= Spin label =

EPR spectrum of a spin label

A spin label (SL) is an organic molecule which possesses an unpaired electron, usually on a nitrogen atom, and the ability to bind to another molecule. Spin labels are normally used as tools for probing proteins or biological membrane-local dynamics using electron paramagnetic resonance spectroscopy. The site-directed spin labeling (SDSL) technique allows one to monitor a specific region within a protein. In protein structure examinations, amino acid-specific SLs can be used.

The goal of spin labeling is somewhat similar to that of isotopic substitution in NMR spectroscopy. There one replaces an atom lacking a nuclear spin (and so is NMR-silent) with an isotope having a spin I ≠ 0 (and so is NMR-active). This technique is useful for tracking the chemical environment around an atom when full substitution with an NMR-active isotope is not feasible. Recently, spin-labelling has also been used to probe chemical local environment in NMR itself, in a technique known as Paramagnetic Relaxation Enhancement (PRE).

Recent developments in the theory and experimental measurement of PREs have enabled the detection, characterization and visualization of sparsely populated states of proteins and their complexes. Such states, which are invisible to conventional biophysical and structural techniques, play a key role in many biological processes including molecular recognition, allostery, macromolecular assembly and aggregation.
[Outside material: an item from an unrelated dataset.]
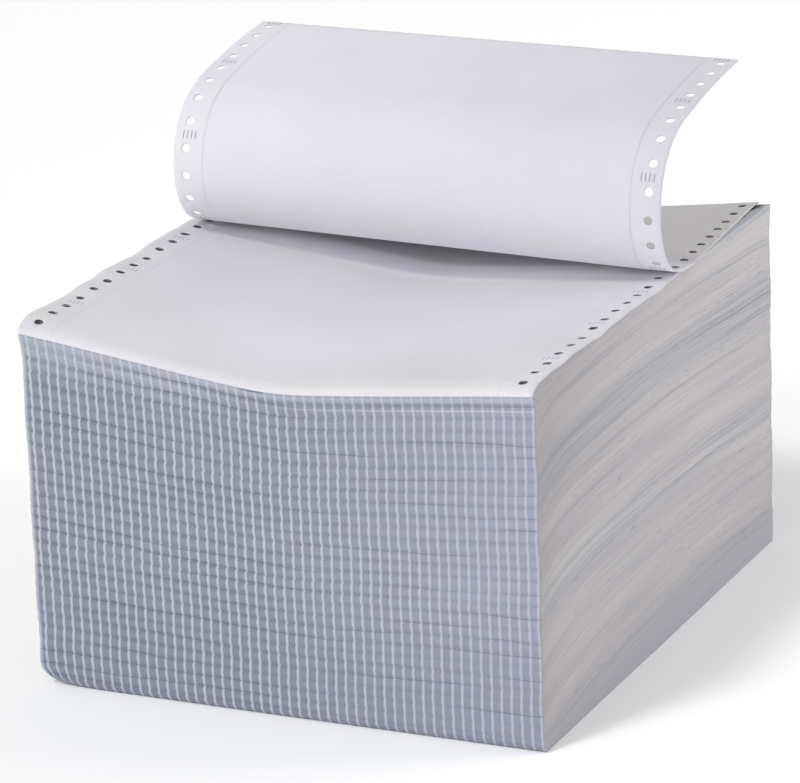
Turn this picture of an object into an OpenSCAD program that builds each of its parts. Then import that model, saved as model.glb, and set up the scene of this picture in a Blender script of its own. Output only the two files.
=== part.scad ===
// A stack of continuous form paper with its top page lifted and curled back.
// One folded web of paper, so one solid. Millimetres, X across the page,
// Y from the front fold to the back fold, Z up. It stands on Z = 0.

/* [Sheet] */
// Width of the stack over its side edges
stack_w = 240; // [200:1:300]
// How far the side edges of a page lie inside those of the stack
page_in = 1; // [0.5:0.1:3]
// Length of one page from fold to fold
page_len = 279.4; // [220:0.1:320]
// Thickness of the lifted page
page_t = 0.4; // [0.3:0.05:0.8]

/* [Stack] */
// Height of the stack at its left side
left_h = 167.3; // [120:0.1:220]
// Height of the stack at its right side
right_h = 163.7; // [120:0.1:220]
// How far the top sags between the side edges
sag = 13; // [4:0.5:20]
// Rows that the folds gather into on the front and the back
fold_rows = 29; // [12:1:36]
// Depth of the groove between two rows of folds
groove = 1.4; // [0.4:0.1:2]
// How far the sheets bend down to the front folds
fold_drop = 4.4; // [2:0.1:10]
// Length over which they bend down
fold_run = 9; // [8:0.5:30]
// How far the top sheets reach out over the ones below
top_reach = 1.4; // [0.5:0.1:4]
// How far the sheets are out of line along the sides
side_wobble = 0.8; // [0.1:0.1:1.5]

/* [Sprocket holes] */
// Diameter of a hole
hole_d = 4; // [3:0.1:5]
// Holes along each side of a page
hole_count = 22; // [12:1:26]
// Distance from a page's side edge to the middle of its row of holes
hole_in = 6; // [4:0.5:12]

/* [Lifted page] */
// Distance from the back fold to where the page leaves the stack
lift_at = 107; // [95:1:130]
// Radius of the curl
curl_r = 34.8; // [28:0.1:42]
// Turn of the curl
curl_turn = 143; // [120:1:150]
// Radius where the curl runs out
ease_r = 42.4; // [30:0.1:60]
// Turn where the curl runs out
ease_turn = 24; // [10:1:30]
// Radius of the nearly straight end
end_r = 430; // [200:10:2000]
// Sideways slide of the page's free end to the right
end_slide = 4.3; // [0:0.1:6]
// Sideways slide of the page's back fold to the left
back_slide = 3; // [0:0.1:5]
// How far the curl stands askew, left side back and right side forward
askew = 2.3; // [0:0.1:4]

/* [Hidden] */

half_w = stack_w / 2;
half_l = page_len / 2;
half_p = half_w - page_in;
hole_x = half_p - hole_in;
pitch = page_len / hole_count;
columns = 10;
sink = page_t * 0.625;
lift_y = half_l - lift_at;
end_s = page_len - lift_at;

// The page's sideways reach sets the outline's middle, which is put on the origin
reach_l = max(half_w, half_p + back_slide);
reach_r = max(half_w, half_p + end_slide);
mid_x = (reach_r - reach_l) / 2;
over = page_t * 0.75;
mid_y = (over - top_reach) / 2;

function step_up(v) = let(c = min(1, max(0, v))) c * c * (3 - 2 * c);

// Shape of the sag across the stack, 0 at the sides and 1 in the middle
function vee(x) =
  let(u = x / half_w, k = 0.12)
  1 - (sqrt(u * u + k * k) - k) / (sqrt(1 + k * k) - k);

function side_h(x) = (left_h + right_h) / 2 - (left_h - right_h) / 2 * x / half_w;

// Height of a point of the stack. t is its share of the height, drop the bend of the folds
function stack_z(x, t, drop) = t * (side_h(x) - drop) - sag * vee(x) * pow(t, 0.7);

// The end columns follow the sheets, which are a little out of line
function side_x(t) =
  half_w - side_wobble * (1 - cos(1440 * t)) * (3 + sin(3240 * t)) / 8;
function column_x(i, t) =
  (i == 0) ? -side_x(t) : (i == columns) ? side_x(t) : -half_w + stack_w * i / columns;

// Section of the stack, up the front, over the top and down the back, as [y, t, drop]
function front_out(t) =
  top_reach * (step_up((t - 0.93) / 0.07) - 0.88 * pow(max(0, 1 - t / 0.03), 2));
function row_depth(j) = (j % 2 == 0) ? groove : groove * 0.6;
function up_front() = [
  for (j = [0 : fold_rows - 1], p = [0, 0.22, 0.78])
    let(t = (j + p) / fold_rows)
    [-half_l - front_out(t) + ((p == 0) ? row_depth(j) : 0), t, fold_drop],
  [-half_l - front_out(1), 1, fold_drop]
];
function over_top() = [
  for (a = [15 : 15 : 90])
    [-half_l - top_reach + fold_run * (1 - cos(a)), 1, fold_drop * (1 - sin(a))]
];
function down_back() = [
  [half_l, 1, 0],
  for (j = [fold_rows - 1 : -1 : 0], p = [0.78, 0.22, 0])
    let(t = (j + p) / fold_rows)
    [half_l - ((p == 0) ? row_depth(j + 1) : 0) - groove * pow(max(0, 1 - t / 0.03), 2), t, 0]
];

section = concat(up_front(), over_top(), down_back());
ring = len(section);
rise = 3 * fold_rows;

module pack() {
  points = [
    for (i = [0 : columns], p = section)
      let(x = column_x(i, p[1]))
      [x, p[0], stack_z(x, p[1], p[2])]
  ];
  skin = [
    for (i = [0 : columns - 1], k = [0 : ring - 1])
      let(a = i * ring + k, b = i * ring + (k + 1) % ring)
      each [[a, b, b + ring], [a, b + ring, a + ring]]
  ];
  sides = [
    for (o = [0, columns * ring], k = [0 : rise - 1])
      let(f = o + k, r = o + ring - 1 - k)
      each (o == 0)
        ? [[f, r, r - 1], [f, r - 1, f + 1]]
        : [[f, r - 1, r], [f, f + 1, r - 1]]
  ];
  tops = [
    [for (k = [ring - 1 - rise : -1 : rise]) k],
    [for (k = [rise : ring - 1 - rise]) columns * ring + k]
  ];
  polyhedron(points = points, faces = concat(skin, sides, tops), convexity = 10);
}

// The page as three arcs. s runs along it from where it leaves the stack
len_a = curl_r * curl_turn * PI / 180;
len_b = ease_r * ease_turn * PI / 180;
function turn_at(s) =
  (s <= 0) ? 0
  : (s <= len_a) ? s / curl_r * 180 / PI
  : (s <= len_a + len_b) ? curl_turn + (s - len_a) / ease_r * 180 / PI
  : curl_turn + ease_turn + (s - len_a - len_b) / end_r * 180 / PI;
function arc_move(r, a, b) = [-r * (sin(b) - sin(a)), r * (cos(a) - cos(b))];
function curl_at(s) =
  (s <= 0) ? [-s, 0]
  : (s <= len_a) ? arc_move(curl_r, 0, turn_at(s))
  : (s <= len_a + len_b) ? arc_move(curl_r, 0, curl_turn) + arc_move(ease_r, curl_turn, turn_at(s))
  : arc_move(curl_r, 0, curl_turn) + arc_move(ease_r, curl_turn, curl_turn + ease_turn)
    + arc_move(end_r, curl_turn + ease_turn, turn_at(s));

// Slide, skew and height of the page at a place along it. The curl levels out over one run,
// which is the longer the more the two sides of the stack differ in height
run = curl_r * 1.72;
level_run = curl_r * 1.52 + 2 * abs(left_h - right_h);
function slide_at(s) =
  -back_slide + (end_slide + back_slide) * step_up((s + lift_at) / (lift_at + run));
function skew_at(x, s) = -askew * x / half_w * step_up((s + run / 3) / run);
function base_at(x, s) = right_h + (side_h(x) - right_h) * (1 - step_up(s / level_run));
function sunk_at(x, s) = sag * vee(min(half_w, max(-half_w, x))) * max(0, -s) / lift_at;

// A point of the page, out is the distance above its lower face
function page_x(i, s) =
  (i == 0) ? -half_p + slide_at(s)
  : (i == columns) ? half_p + slide_at(s)
  : -half_w + stack_w * i / columns;
function page_point(x, s, out) =
  let(c = curl_at(s), a = turn_at(s))
  [x,
   lift_y + c[0] + skew_at(x, s) + out * sin(a),
   base_at(x, s) - sunk_at(x, s) - sink + c[1] + out * cos(a)];

function page_rows() = [
  -lift_at - over,
  0,
  for (k = [1 : 30]) len_a * k / 30,
  for (k = [1 : 5]) len_a + len_b * k / 5,
  for (k = [1 : 4]) len_a + len_b + (end_s - len_a - len_b) * k / 4
];

module page() {
  rows = page_rows();
  n = len(rows);
  m = columns + 1;
  points = [
    for (out = [0, page_t], s = rows, i = [0 : columns])
      page_point(page_x(i, s), s, out)
  ];
  function at(layer, r, i) = layer * n * m + r * m + i;
  faces = [
    for (r = [0 : n - 2], i = [0 : columns - 1])
      each [
        [at(0, r, i), at(0, r, i + 1), at(0, r + 1, i + 1)],
        [at(0, r, i), at(0, r + 1, i + 1), at(0, r + 1, i)],
        [at(1, r, i), at(1, r + 1, i + 1), at(1, r, i + 1)],
        [at(1, r, i), at(1, r + 1, i), at(1, r + 1, i + 1)]
      ],
    for (r = [0 : n - 2])
      each [
        [at(0, r, 0), at(0, r + 1, 0), at(1, r + 1, 0)],
        [at(0, r, 0), at(1, r + 1, 0), at(1, r, 0)],
        [at(0, r, columns), at(1, r + 1, columns), at(0, r + 1, columns)],
        [at(0, r, columns), at(1, r, columns), at(1, r + 1, columns)]
      ],
    for (i = [0 : columns - 1])
      each [
        [at(0, 0, i), at(1, 0, i + 1), at(0, 0, i + 1)],
        [at(0, 0, i), at(1, 0, i), at(1, 0, i + 1)],
        [at(0, n - 1, i), at(0, n - 1, i + 1), at(1, n - 1, i + 1)],
        [at(0, n - 1, i), at(1, n - 1, i + 1), at(1, n - 1, i)]
      ]
  ];
  polyhedron(points = points, faces = faces, convexity = 10);
}

// The holes of all pages stand over one another and make straight wells
module wells() {
  for (side = [-1, 1], k = [0 : hole_count - 1]) {
    x = side * hole_x;
    y = -half_l - 0.3 * hole_d + (k + 0.5) * pitch;
    translate([x, y, -hole_d])
      cylinder(h = side_h(x) + 2 * hole_d, d = hole_d, $fn = 24);
  }
}

// The holes of the lifted page go square through the sheet
module page_holes() {
  for (side = [-1, 1], k = [0 : hole_count - 1]) {
    s = end_s - (k + 0.5) * pitch;
    if (s > pitch * 0.6) {
      p = page_point(side * hole_x + slide_at(s), s, page_t / 2);
      translate(p)
        rotate([-turn_at(s), 0, 0])
          cylinder(h = 10 * page_t, d = hole_d, center = true, $fn = 24);
    }
  }
}

module form_stack() {
  color([0.87, 0.87, 0.9])
    translate([-mid_x, -mid_y, 0])
      difference() {
        union() {
          pack();
          page();
        }
        wells();
        page_holes();
      }
}

form_stack();
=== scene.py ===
import math

import bpy
import numpy as np
from mathutils import Matrix, Vector


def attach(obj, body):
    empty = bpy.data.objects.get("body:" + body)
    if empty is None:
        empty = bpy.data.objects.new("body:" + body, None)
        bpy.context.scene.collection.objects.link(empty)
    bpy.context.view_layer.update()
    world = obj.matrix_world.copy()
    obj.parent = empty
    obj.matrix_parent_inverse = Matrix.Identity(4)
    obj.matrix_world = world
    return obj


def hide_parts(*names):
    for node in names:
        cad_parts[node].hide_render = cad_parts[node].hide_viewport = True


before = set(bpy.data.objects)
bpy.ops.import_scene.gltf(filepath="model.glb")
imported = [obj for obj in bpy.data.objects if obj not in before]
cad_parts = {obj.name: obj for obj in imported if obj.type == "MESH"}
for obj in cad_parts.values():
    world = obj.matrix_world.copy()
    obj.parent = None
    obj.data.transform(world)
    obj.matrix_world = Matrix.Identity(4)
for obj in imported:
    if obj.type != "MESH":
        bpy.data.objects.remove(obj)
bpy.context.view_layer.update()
scene = bpy.context.scene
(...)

==Applications of spin EPR==
Spin labelled fatty acids have been extensively used to understand dynamic organization of lipids in bio-membranes and membrane biophysics. For example, stearic acid labelled with aminoxyl spin label moiety at various carbons (5, 7, 9, 12, 13, 14 and 16) with respect to first carbon of carbonyl group have been used to study the flexibility gradient of membrane lipids to understand membrane fluidity conditions at different depths of their lipid bilayer organization.